Work to do => Take the data below and repeat it exactly.
## BEGIN Collected data
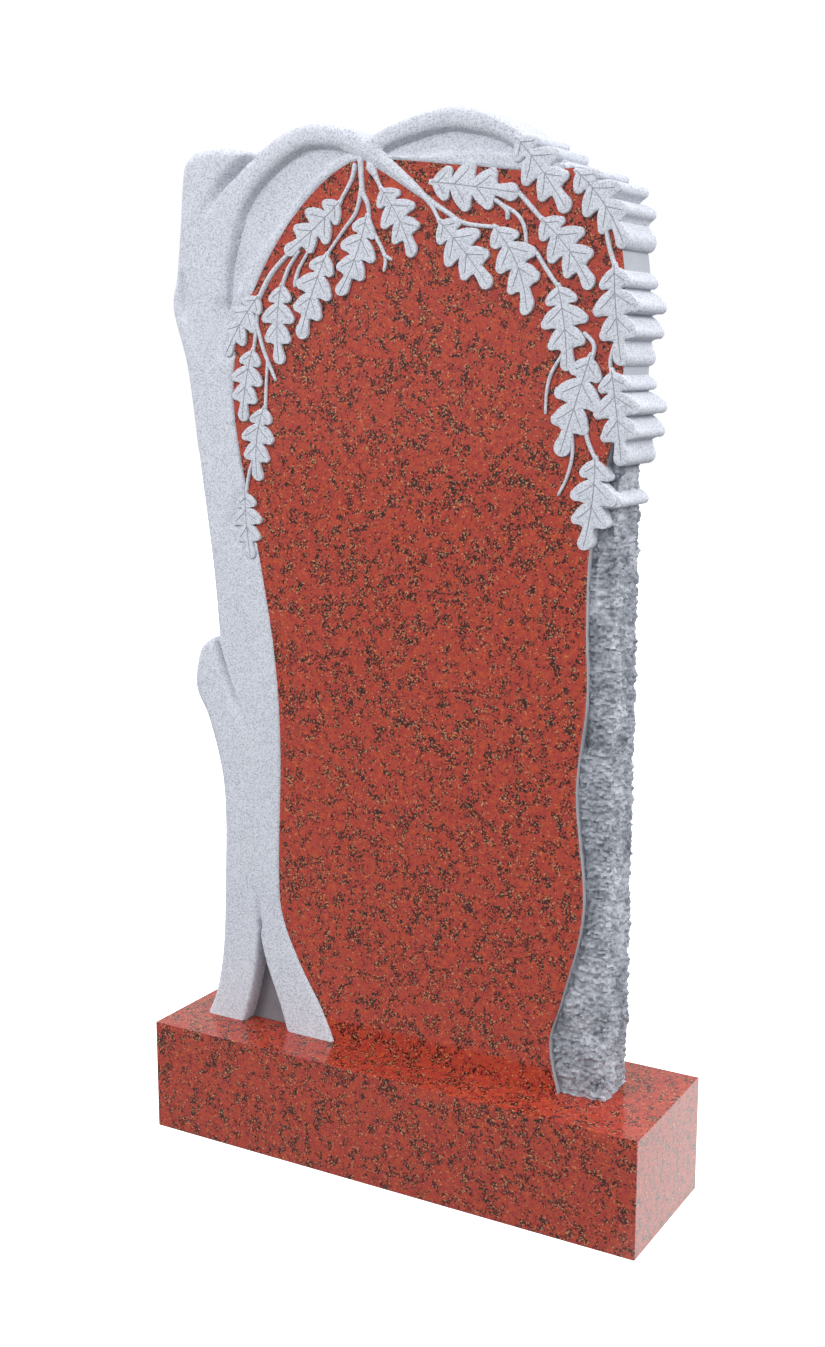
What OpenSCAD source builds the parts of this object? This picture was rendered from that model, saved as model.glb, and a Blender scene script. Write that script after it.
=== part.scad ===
// Carved headstone: an upright slab cut as an oak tree whose leafy sprigs hang
// over a raised polished panel, with a split rock edge, standing on a low plinth.
// Millimetres. X runs across the front, Y from the front to the back, Z up.
// The origin is the middle of the plinth's underside.

/* [Plinth] */
// Width of the plinth
plinth_w = 700; // [660:5:900]
// Depth of the plinth, front to back
plinth_d = 200; // [120:5:300]
// Height of the plinth
plinth_h = 150; // [80:5:250]

/* [Stele] */
// Width of the carved slab, from the burl on the trunk to the leaves on the right
stele_w = 650; // [520:5:660]
// Height of the carved slab, from its foot to the top of the right-hand bough
stele_h = 1165; // [900:5:1500]
// Thickness of the slab, from its back to the highest carving
stele_t = 80; // [60:1:120]

/* [Levels, measured back from the highest carving] */
// Trunk and boughs
bough_level = 1.5; // [0.5:0.1:2.5]
// Polished panel
panel_level = 4.5; // [3:0.1:8]
// Ground between the boughs
hollow_level = 9; // [7:0.1:14]
// Split rock edge
flank_level = 15; // [12:0.5:25]
// Back of the cleft between the two roots
cleft_level = 25; // [15:0.5:30]

/* [Tree] */
// Rounding of the trunk towards its outer side
trunk_round = 12; // [6:0.5:20]
// Rounding of the trunk down to the panel
trunk_fall = 16; // [8:0.5:24]
// Full width of the thickest bough
bough_w = 40; // [30:1:50]
// Full width of a twig
twig_w = 6; // [4:0.5:8]

/* [Leaves] */
// Length of the leaves, in parts of the drawn length
leaf_length = 1; // [0.8:0.01:1.2]
// Width of the leaves, in parts of the drawn width
leaf_width = 1; // [0.8:0.01:1.2]
// Rounded border of a leaf, in from its outline
leaf_border = 2.5; // [1:0.1:4]
// Drop of that border
leaf_drop = 1.6; // [0.5:0.1:2.5]

/* [Rock edge] */
// Roughness of the split rock, up or down
rock_rough = 3; // [0:0.1:5]
// Height of one rock course
rock_course = 45; // [30:1:80]

/* [Hidden] */

STONE = "#CDD1DB";
GRANITE = "#B8492F";

// The slab is drawn 650 wide and 1165 high, and the drawing stretches to the sizes above.
drawn_w = 650;
drawn_h = 1165;
across = stele_w / drawn_w;
up = stele_h / drawn_h;
arc_steps = 2; // pieces in each span of a smooth line
front = -stele_t / 2;
back = stele_t / 2;
sunk = 4; // how far a relief reaches into what it is carved on
lap = 0.7; // how far the trunk laps over the edge of the panel
panel_y = front + panel_level;
hollow_y = front + hollow_level;

function on_slab(p) = [p[0] * across, plinth_h + p[1] * up];
function all_on_slab(list) = [for (p = list) on_slab(p)];

// A smooth line through the points of a list, each [x, height] or [x, height, share].
function between(a, b, c, d, u) =
    ((2 * b) + (c - a) * u + (2 * a - 5 * b + 4 * c - d) * u * u
        + (3 * b - a - 3 * c + d) * u * u * u) / 2;
function smooth(p, steps = arc_steps) = [
    for (i = [0 : len(p) - 2]) for (k = [0 : steps - 1])
        between(p[max(i - 1, 0)], p[i], p[i + 1], p[min(i + 2, len(p) - 1)], k / steps),
    p[len(p) - 1]
];

// ---- Lines of the drawing: x from the middle, height above the foot ----

// Outer side of the trunk: the left foot and the sawn stub, then the stem up to the burl and the top
foot_side = smooth([[-311, 0], [-296, 35], [-284, 100], [-278, 200], [-277, 325],
    [-298, 410], [-319, 455], [-312, 502], [-298, 519], [-283, 525]]);
stem_side = smooth([[-280, 528], [-288, 630], [-305, 755], [-320, 870], [-343, 945],
    [-335, 988], [-326, 1050], [-322, 1095], [-316, 1122], [-300, 1135]]);
trunk_side = concat(foot_side, stem_side);

// Inner side of the trunk, which is the left edge of the panel, up to the arch
panel_left = smooth([[-103, 0], [-122, 42], [-155, 98], [-182, 160], [-187, 225],
    [-182, 380], [-188, 500], [-210, 635], [-240, 780], [-245, 850], [-238, 910]]);
// Inner side of the left bough, from the trunk to the fork
crook = smooth([[-238, 911], [-262, 930], [-256, 960], [-242, 1020], [-222, 1075], [-205, 1100]]);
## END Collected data
Reply =>
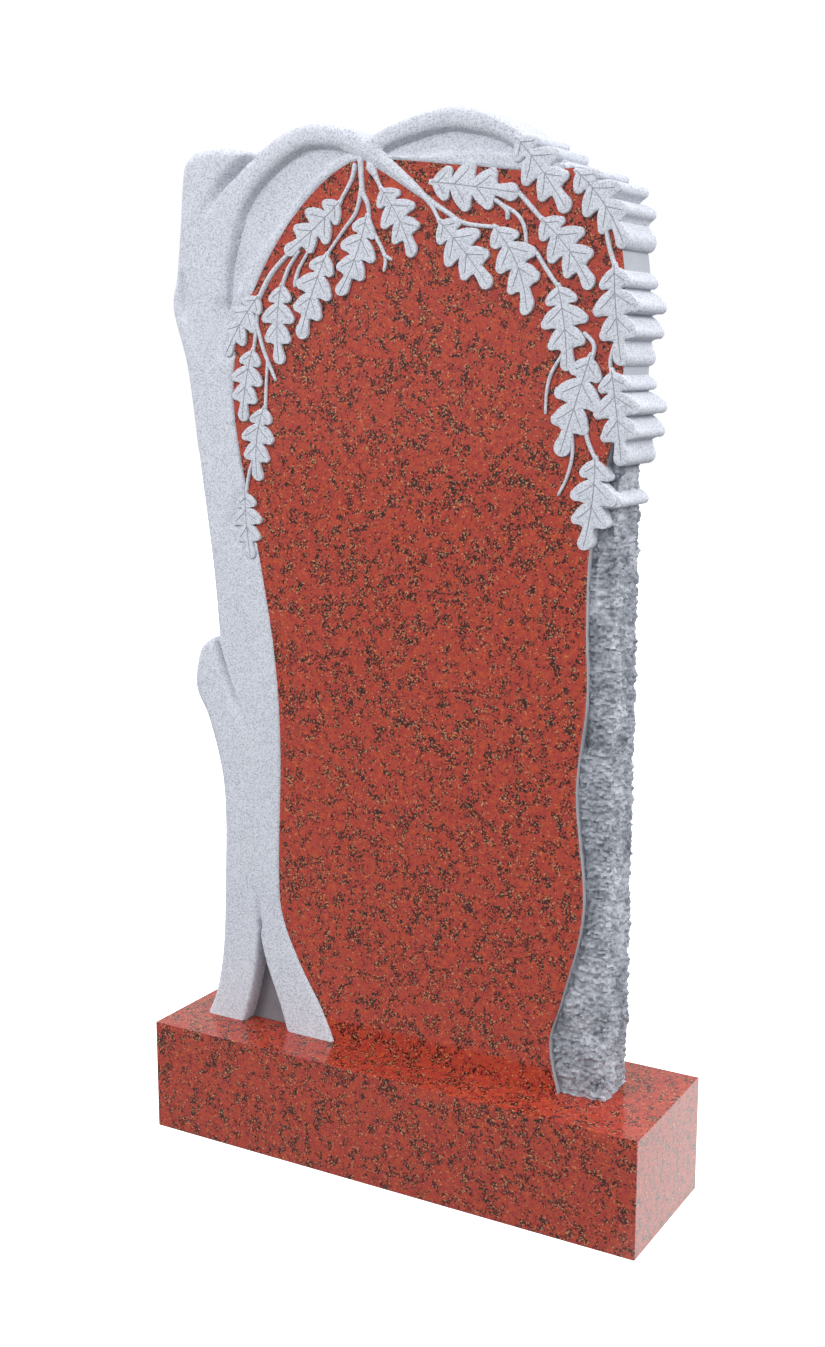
What OpenSCAD source builds the parts of this object? This picture was rendered from that model, saved as model.glb, and a Blender scene script. Write that script after it.
=== part.scad ===
// Carved headstone: an upright slab cut as an oak tree whose leafy sprigs hang
// over a raised polished panel, with a split rock edge, standing on a low plinth.
// Millimetres. X runs across the front, Y from the front to the back, Z up.
// The origin is the middle of the plinth's underside.

/* [Plinth] */
// Width of the plinth
plinth_w = 700; // [660:5:900]
// Depth of the plinth, front to back
plinth_d = 200; // [120:5:300]
// Height of the plinth
plinth_h = 150; // [80:5:250]

/* [Stele] */
// Width of the carved slab, from the burl on the trunk to the leaves on the right
stele_w = 650; // [520:5:660]
// Height of the carved slab, from its foot to the top of the right-hand bough
stele_h = 1165; // [900:5:1500]
// Thickness of the slab, from its back to the highest carving
stele_t = 80; // [60:1:120]

/* [Levels, measured back from the highest carving] */
// Trunk and boughs
bough_level = 1.5; // [0.5:0.1:2.5]
// Polished panel
panel_level = 4.5; // [3:0.1:8]
// Ground between the boughs
hollow_level = 9; // [7:0.1:14]
// Split rock edge
flank_level = 15; // [12:0.5:25]
// Back of the cleft between the two roots
cleft_level = 25; // [15:0.5:30]

/* [Tree] */
// Rounding of the trunk towards its outer side
trunk_round = 12; // [6:0.5:20]
// Rounding of the trunk down to the panel
trunk_fall = 16; // [8:0.5:24]
// Full width of the thickest bough
bough_w = 40; // [30:1:50]
// Full width of a twig
twig_w = 6; // [4:0.5:8]

/* [Leaves] */
// Length of the leaves, in parts of the drawn length
leaf_length = 1; // [0.8:0.01:1.2]
// Width of the leaves, in parts of the drawn width
leaf_width = 1; // [0.8:0.01:1.2]
// Rounded border of a leaf, in from its outline
leaf_border = 2.5; // [1:0.1:4]
// Drop of that border
leaf_drop = 1.6; // [0.5:0.1:2.5]

/* [Rock edge] */
// Roughness of the split rock, up or down
rock_rough = 3; // [0:0.1:5]
// Height of one rock course
rock_course = 45; // [30:1:80]

/* [Hidden] */

STONE = "#CDD1DB";
GRANITE = "#B8492F";

// The slab is drawn 650 wide and 1165 high, and the drawing stretches to the sizes above.
drawn_w = 650;
drawn_h = 1165;
across = stele_w / drawn_w;
up = stele_h / drawn_h;
arc_steps = 2; // pieces in each span of a smooth line
front = -stele_t / 2;
back = stele_t / 2;
sunk = 4; // how far a relief reaches into what it is carved on
lap = 0.7; // how far the trunk laps over the edge of the panel
panel_y = front + panel_level;
hollow_y = front + hollow_level;

function on_slab(p) = [p[0] * across, plinth_h + p[1] * up];
function all_on_slab(list) = [for (p = list) on_slab(p)];

// A smooth line through the points of a list, each [x, height] or [x, height, share].
function between(a, b, c, d, u) =
    ((2 * b) + (c - a) * u + (2 * a - 5 * b + 4 * c - d) * u * u
        + (3 * b - a - 3 * c + d) * u * u * u) / 2;
function smooth(p, steps = arc_steps) = [
    for (i = [0 : len(p) - 2]) for (k = [0 : steps - 1])
        between(p[max(i - 1, 0)], p[i], p[i + 1], p[min(i + 2, len(p) - 1)], k / steps),
    p[len(p) - 1]
];

// ---- Lines of the drawing: x from the middle, height above the foot ----

// Outer side of the trunk: the left foot and the sawn stub, then the stem up to the burl and the top
foot_side = smooth([[-311, 0], [-296, 35], [-284, 100], [-278, 200], [-277, 325],
    [-298, 410], [-319, 455], [-312, 502], [-298, 519], [-283, 525]]);
stem_side = smooth([[-280, 528], [-288, 630], [-305, 755], [-320, 870], [-343, 945],
    [-335, 988], [-326, 1050], [-322, 1095], [-316, 1122], [-300, 1135]]);
trunk_side = concat(foot_side, stem_side);

// Inner side of the trunk, which is the left edge of the panel, up to the arch
panel_left = smooth([[-103, 0], [-122, 42], [-155, 98], [-182, 160], [-187, 225],
    [-182, 380], [-188, 500], [-210, 635], [-240, 780], [-245, 850], [-238, 910]]);
// Inner side of the left bough, from the trunk to the fork
crook = smooth([[-238, 911], [-262, 930], [-256, 960], [-242, 1020], [-222, 1075], [-205, 1100]]);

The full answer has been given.